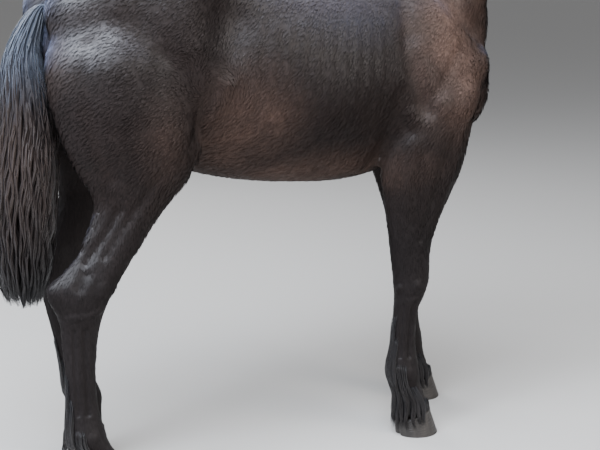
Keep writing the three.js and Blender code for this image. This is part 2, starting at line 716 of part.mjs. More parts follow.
// Forelock: locks from between the ears down over the forehead. Each line holds: distance
// from the middle at the root and at the tip, length, height over the face.
const forelockLines = [
  [-24, -50, 195, 9], [-12, -27, 240, 10], [0, -4, 275, 9], [12, 20, 245, 10], [24, 46, 205, 9],
  [3, -12, 185, 20],
];

function faceHeight(along, y) {
  const [, face, jaw, halfWidth, widest, squareHigh] = headRowAt(along);
  const level = jaw + (face - jaw) * widest;
  const share = Math.min(Math.abs(y) / halfWidth, 1) ** squareHigh;
  return level + (face - level) * (1 - share) ** (1 / squareHigh);
}

function forelock() {
  return forelockLines.map(([rootY, tipY, length, lift], i) => {
    const wave = i % 2 === 0 ? 5 : -5;
    const points = [headPlace(-22, faceHeight(-22, rootY) - 12, rootY)];
    for (const share of [0.06, 0.3, 0.55, 0.8, 1]) {
      const along = 4 + length * share;
      const y = THREE.MathUtils.lerp(rootY, tipY, share) + wave * Math.sin(6 * share);
      points.push(headPlace(along, faceHeight(along, y) + lift, y));
    }
    const across = new THREE.Vector3(0, 1, 0).addScaledVector(faceOut, 0.2);
    return lock(points, () => across, { width: 30, thick: 7, rings: 6 });
  });
}

// Feather: locks behind and beside each fetlock and pastern, the lowest ones over the heel.
// Each tier holds: height of its roots, height of its tips, count, spread each way from the
// rear in degrees, width, distance from the leg.
const featherTiers = [
  { root: 262, tip: 140, count: 3, spread: 36, width: 32, lift: 8 },
  { root: 176, tip: 14, count: 5, spread: 100, width: 38, lift: 8 },
];

function feather(kind, side) {
  const random = randomFrom(kind === 'hind' ? 71 + side : 91 + side);
  const locks = [];
  for (const { root, tip, count, spread, width, lift } of featherTiers) {
    for (let i = 0; i < count; i += 1) {
      const turn = THREE.MathUtils.lerp(-spread, spread, i / (count - 1));
      const angle = Math.PI + THREE.MathUtils.degToRad(turn);
      const rootHeight = root - 0.15 * Math.abs(turn) + 8 * random();
      const tipHeight = tip + 0.25 * Math.abs(turn) + 14 * random();
      const points = [legPlace(kind, side, rootHeight, angle, -8)];
      for (const fall of [0.2, 0.45, 0.72, 1]) {
        const z = THREE.MathUtils.lerp(rootHeight, tipHeight, fall);
        const onLeg = legPlace(kind, side, Math.max(z, 95), angle, lift * (0.6 + fall));
        const onHoof = hoofPlace(kind, side, THREE.MathUtils.clamp(z / 60, 0, 1), angle, lift);
        points.push(onLeg.lerp(onHoof, THREE.MathUtils.clamp((150 - z) / 70, 0, 1)).setZ(z));
      }
      const behind = legPlace(kind, side, rootHeight, Math.PI, 0);
      const middle = legPlace(kind, side, rootHeight, 0, 0).lerp(behind, 0.5);
      const out = points[1].clone().sub(middle).setZ(0).normalize();
      const across = new THREE.Vector3(-out.y, out.x, 0).addScaledVector(out, shingle);
      locks.push(lock(points, () => across, { width, thick: 7, rings: 5 }));
    }
  }
  return locks;
}

// Tail: a dock that arches out of the croup, a short core, and locks that hang to the hocks.
// Rows hold: centre x, centre z, half length and half width of the whole tail at that height.
const tailRows = [
  [-640, 1335, 22, 24],
  [-668, 1326, 28, 32],
  [-692, 1285, 38, 44],
  [-720, 1200, 52, 58],
  [-724, 1070, 66, 78],
  [-745, 920, 78, 92],
  [-752, 770, 84, 92],
  [-752, 650, 76, 80],
  [-747, 540, 48, 52],
];

function tailPlace(place, angle, share) {
  const [x, z, halfLength, halfWidth] = between(tailRows, place);
  const along = Math.cos(angle) * halfLength * share;
  return new THREE.Vector3(x + along, Math.sin(angle) * halfWidth * share, z);
}

// Each layer holds: count, rows where its roots spread and where its tips end, share of the
// tail's size, first angle, width.
const tailLayers = [
  { count: 4, rootFrom: 2, rootTo: 3.4, tip: 7.6, share: 0.58, turn: 0.4, width: 62, seed: 5 },
  { count: 10, rootFrom: 0.9, rootTo: 2.6, tip: 8, share: 0.97, turn: 0, width: 52, seed: 9 },
];
const coreRows = [[0, 0.9], [1, 0.72], [2, 0.55], [3, 0.42], [4, 0.3], [4.6, 0.1]];

function tail() {
  const core = solidFromRings(coreRows.map(([place, share]) => (
    ringOf(10, (angle) => tailPlace(place, angle, share)))));
  const locks = [];
  for (const { count, rootFrom, rootTo, tip, share, turn, width, seed } of tailLayers) {
    const random = randomFrom(seed);
    for (let i = 0; i < count; i += 1) {
      const angle = turn + (2 * Math.PI * i) / count;
      const rear = 0.5 - 0.5 * Math.cos(angle); // 1 at the back of the tail, 0 at the front
      const root = THREE.MathUtils.lerp(rootTo, rootFrom, rear);
      const end = tip - 0.5 * random();
      const wave = 4 + 5 * random();
      const phase = 6.3 * random();
      const points = [tailPlace(root, angle, 0.25)];
      for (const fall of [0.1, 0.3, 0.54, 0.78, 1]) {
        const place = THREE.MathUtils.lerp(root, end, fall);
        const sway = THREE.MathUtils.clamp(fall * 3, 0, 1);
        const point = tailPlace(place, angle, share * (0.75 + 0.25 * sway));
        point.x += sway * wave * Math.sin(phase + 9 * fall);
        point.y += sway * wave * Math.cos(phase + 8 * fall);
        points.push(point);
      }
      const out = new THREE.Vector3(Math.cos(angle), Math.sin(angle), 0);
      const across = new THREE.Vector3(-out.y, out.x, 0).addScaledVector(out, shingle);
      locks.push(lock(points, () => across, { width, thick: 11, rings: 6 }));
    }
  }
  return join(core, ...locks);
}

const materials = {
  coat: [0x1a1411, 0.55],
  hair: [0x120f0e, 0.6],
  horn: [0x2d2a29, 0.5],
  eye: [0x150d09, 0.12],
};

const horse = new THREE.Group();

function place(name, body, kind) {
  const mesh = body.getMesh();
  const geometry = new THREE.BufferGeometry();
  geometry.setAttribute('position', new THREE.BufferAttribute(new Float32Array(mesh.vertProperties), 3));
  geometry.setIndex(new THREE.BufferAttribute(new Uint32Array(mesh.triVerts), 1));
  geometry.computeVertexNormals();
  const [color, roughness] = materials[kind];
  const material = new THREE.MeshStandardMaterial({ color, roughness, metalness: 0 });
  const piece = new THREE.Mesh(geometry, material);
  piece.name = name;
  horse.add(piece);
}

const sideName = (side) => (side > 0 ? 'left' : 'right');

function buildTorso() {
  place('torso', largest(trunk(0)), 'coat');
}

function buildNeck() {
  place('neck', largest(join(neck(0), ...maneLocks()).subtract(trunk(seam)).subtract(head(seam))), 'coat');
}

function buildHead() {
  let body = join(head(0), ...forelock());
  for (const side of [1, -1]) body = body.add(lids(side)).add(nostrilRim(side));
  for (const side of [1, -1]) {
    for (const cut of [eye(side, seam), lidOpening(side), nostril(side), ear(side, seam)]) {
      body = body.subtract(cut);
    }
  }
  place('head', largest(body.subtract(mouthGroove())), 'coat');
  for (const side of [1, -1]) {
    place(`eye_${sideName(side)}`, eye(side, 0), 'eye');
    place(`ear_${sideName(side)}`, ear(side, 0), 'coat');
  }
}

function buildLegs() {
  const body = trunk(seam);
  for (const side of [1, -1]) {
    for (const [kind, cut] of [['hind', hockCut], ['fore', kneeCut]]) {
      const whole = leg(kind, side, 0);
      const name = sideName(side);
      place(`${kind}_leg_${name}`, largest(whole.subtract(below(cut)).subtract(body)), 'coat');
      const cannon = join(whole.subtract(above(cut - seam)), ...feather(kind, side));
      place(`${kind}_cannon_${name}`, largest(cannon.subtract(hoof(kind, side, seam))), 'coat');
      place(`hoof_${kind}_${name}`, hoof(kind, side, 0), 'horn');
    }
  }
}

function buildTail() {
  const clear = join(trunk(seam), leg('hind', 1, seam), leg('hind', -1, seam));
  place('tail', largest(tail().subtract(clear)), 'hair');
}

buildTorso();
buildNeck();
buildHead();
buildLegs();
buildTail();

// The origin lies on the floor, under the middle of the whole outline.
const middle = new THREE.Box3().setFromObject(horse).getCenter(new THREE.Vector3());
horse.position.set(-middle.x, -middle.y, 0);

export default horse;
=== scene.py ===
import math
import bmesh
import bpy
import numpy as np
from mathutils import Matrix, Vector
from mathutils.bvhtree import BVHTree
from mathutils.kdtree import KDTree


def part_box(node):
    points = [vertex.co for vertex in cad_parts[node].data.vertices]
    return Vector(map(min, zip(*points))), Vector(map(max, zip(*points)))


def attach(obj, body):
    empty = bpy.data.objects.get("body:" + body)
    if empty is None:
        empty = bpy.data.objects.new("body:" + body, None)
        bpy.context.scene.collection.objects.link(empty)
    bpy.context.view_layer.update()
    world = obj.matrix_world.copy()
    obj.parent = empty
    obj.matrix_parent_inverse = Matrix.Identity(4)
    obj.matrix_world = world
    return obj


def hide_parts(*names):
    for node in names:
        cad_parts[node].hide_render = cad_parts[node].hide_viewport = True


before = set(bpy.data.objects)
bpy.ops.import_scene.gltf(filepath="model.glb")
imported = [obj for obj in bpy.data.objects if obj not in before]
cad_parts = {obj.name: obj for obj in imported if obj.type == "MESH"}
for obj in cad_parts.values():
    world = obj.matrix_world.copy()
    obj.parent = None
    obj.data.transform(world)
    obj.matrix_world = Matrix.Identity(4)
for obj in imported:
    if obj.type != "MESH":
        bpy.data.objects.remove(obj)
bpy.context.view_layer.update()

# A young Friesian horse standing at rest, its left hind foot on its toe. Objects are in metres, tables in
# millimetres of the horse's own drawing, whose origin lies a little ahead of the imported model's.
hoofRear = 0.362  # rear end of the right fore hoof in the drawing
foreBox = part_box("hoof_fore_right")
shift = np.array([foreBox[0][0] - hoofRear, (foreBox[0][1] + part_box("hoof_fore_left")[1][1]) / 2, 0.0])


def placed(points):
    # from the drawing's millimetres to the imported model's metres
    return np.asarray(points, float) * 0.001 + shift


# the camera stands behind the horse's right hip, looking forward and a little down
view = {"place": (-1.57, -3.087, 1.436), "yaw": 28.3, "pitch": 12.3, "lens": 72.0}


def addCamera():
    data = bpy.data.cameras.new("camera")
    data.lens = view["lens"]
    data.sensor_width = 36.0
    data.clip_end = 200.0
    camera = bpy.data.objects.new("camera", data)
    bpy.context.scene.collection.objects.link(camera)
    camera.location = Vector(view["place"]) + Vector(shift)
    camera.rotation_euler = (math.radians(90 - view["pitch"]), 0.0, math.radians(-view["yaw"]))
    bpy.context.scene.camera = camera


addCamera()
print("camera set")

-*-

The request
Solely the line containing "the whole outline.", the line containing "before = set(bpy.data.objects)", and the lines between them are to be given again, exactly as written.

Output of the exercise
// The origin lies on the floor, under the middle of the whole outline.
const middle = new THREE.Box3().setFromObject(horse).getCenter(new THREE.Vector3());
horse.position.set(-middle.x, -middle.y, 0);

export default horse;
=== scene.py ===
import math
import bmesh
import bpy
import numpy as np
from mathutils import Matrix, Vector
from mathutils.bvhtree import BVHTree
from mathutils.kdtree import KDTree


def part_box(node):
    points = [vertex.co for vertex in cad_parts[node].data.vertices]
    return Vector(map(min, zip(*points))), Vector(map(max, zip(*points)))


def attach(obj, body):
    empty = bpy.data.objects.get("body:" + body)
    if empty is None:
        empty = bpy.data.objects.new("body:" + body, None)
        bpy.context.scene.collection.objects.link(empty)
    bpy.context.view_layer.update()
    world = obj.matrix_world.copy()
    obj.parent = empty
    obj.matrix_parent_inverse = Matrix.Identity(4)
    obj.matrix_world = world
    return obj


def hide_parts(*names):
    for node in names:
        cad_parts[node].hide_render = cad_parts[node].hide_viewport = True


before = set(bpy.data.objects)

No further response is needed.